* **GIVEN REQUEST**: All of the material below is to be repeated exactly.

Entries with model source code

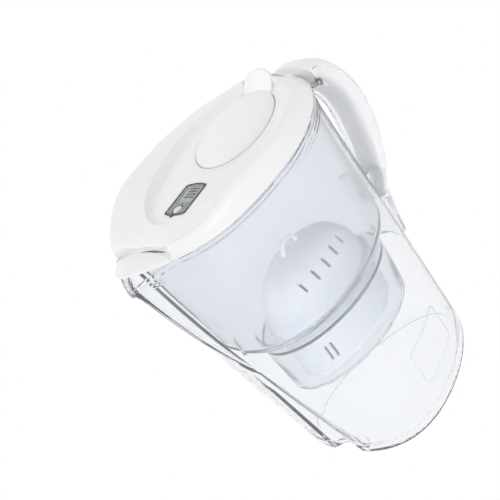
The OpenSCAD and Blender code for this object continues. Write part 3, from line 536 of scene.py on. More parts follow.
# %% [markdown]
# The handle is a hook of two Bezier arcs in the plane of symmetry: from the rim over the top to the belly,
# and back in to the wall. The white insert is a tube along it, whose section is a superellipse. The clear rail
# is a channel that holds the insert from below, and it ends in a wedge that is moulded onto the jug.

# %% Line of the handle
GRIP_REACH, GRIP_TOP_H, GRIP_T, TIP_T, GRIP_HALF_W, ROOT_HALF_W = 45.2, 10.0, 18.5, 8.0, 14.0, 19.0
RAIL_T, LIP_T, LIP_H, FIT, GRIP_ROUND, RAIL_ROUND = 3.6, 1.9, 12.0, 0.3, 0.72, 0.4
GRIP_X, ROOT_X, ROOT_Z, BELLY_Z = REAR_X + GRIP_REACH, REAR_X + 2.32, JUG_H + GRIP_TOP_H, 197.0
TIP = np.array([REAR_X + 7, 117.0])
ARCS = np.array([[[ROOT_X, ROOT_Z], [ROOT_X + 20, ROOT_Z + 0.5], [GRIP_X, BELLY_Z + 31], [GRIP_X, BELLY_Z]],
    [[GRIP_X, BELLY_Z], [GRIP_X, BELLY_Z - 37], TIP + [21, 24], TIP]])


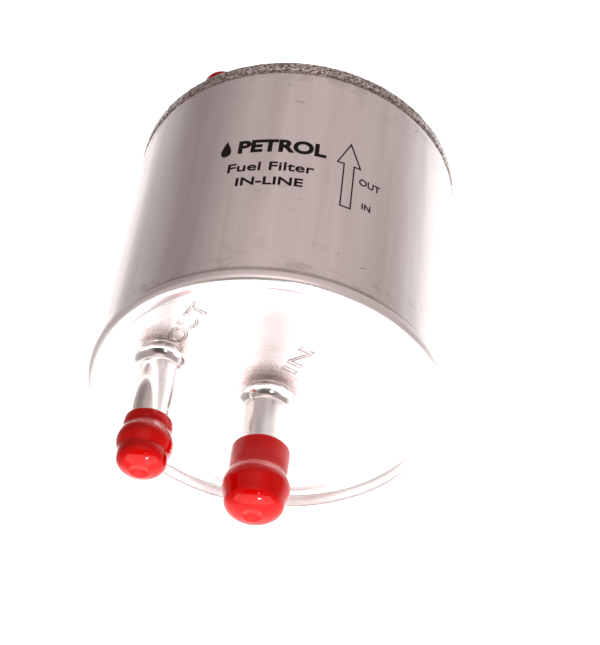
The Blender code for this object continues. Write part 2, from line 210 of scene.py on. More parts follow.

* **SOLUTION TO THE EXERCISE**:
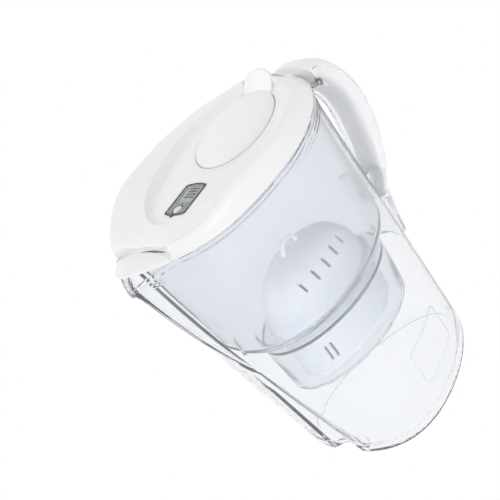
The OpenSCAD and Blender code for this object continues. Write part 3, from line 536 of scene.py on. More parts follow.
# %% [markdown]
# The handle is a hook of two Bezier arcs in the plane of symmetry: from the rim over the top to the belly,
# and back in to the wall. The white insert is a tube along it, whose section is a superellipse. The clear rail
# is a channel that holds the insert from below, and it ends in a wedge that is moulded onto the jug.

# %% Line of the handle
GRIP_REACH, GRIP_TOP_H, GRIP_T, TIP_T, GRIP_HALF_W, ROOT_HALF_W = 45.2, 10.0, 18.5, 8.0, 14.0, 19.0
RAIL_T, LIP_T, LIP_H, FIT, GRIP_ROUND, RAIL_ROUND = 3.6, 1.9, 12.0, 0.3, 0.72, 0.4
GRIP_X, ROOT_X, ROOT_Z, BELLY_Z = REAR_X + GRIP_REACH, REAR_X + 2.32, JUG_H + GRIP_TOP_H, 197.0
TIP = np.array([REAR_X + 7, 117.0])
ARCS = np.array([[[ROOT_X, ROOT_Z], [ROOT_X + 20, ROOT_Z + 0.5], [GRIP_X, BELLY_Z + 31], [GRIP_X, BELLY_Z]],
    [[GRIP_X, BELLY_Z], [GRIP_X, BELLY_Z - 37], TIP + [21, 24], TIP]])


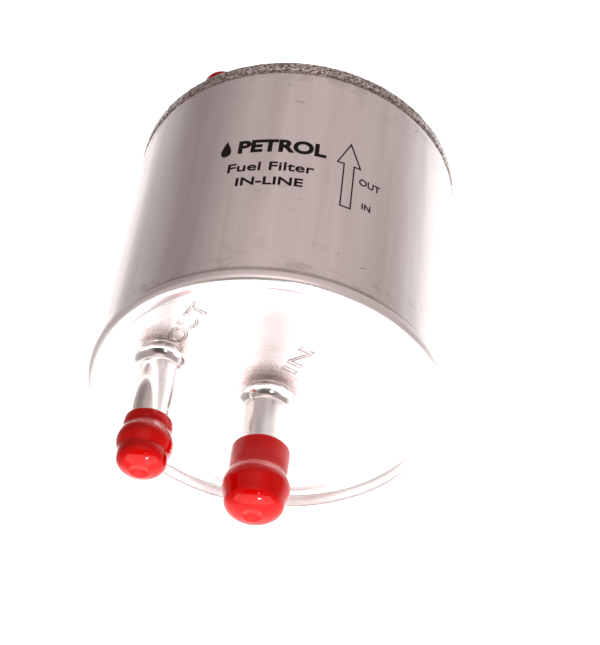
The Blender code for this object continues. Write part 2, from line 210 of scene.py on. More parts follow.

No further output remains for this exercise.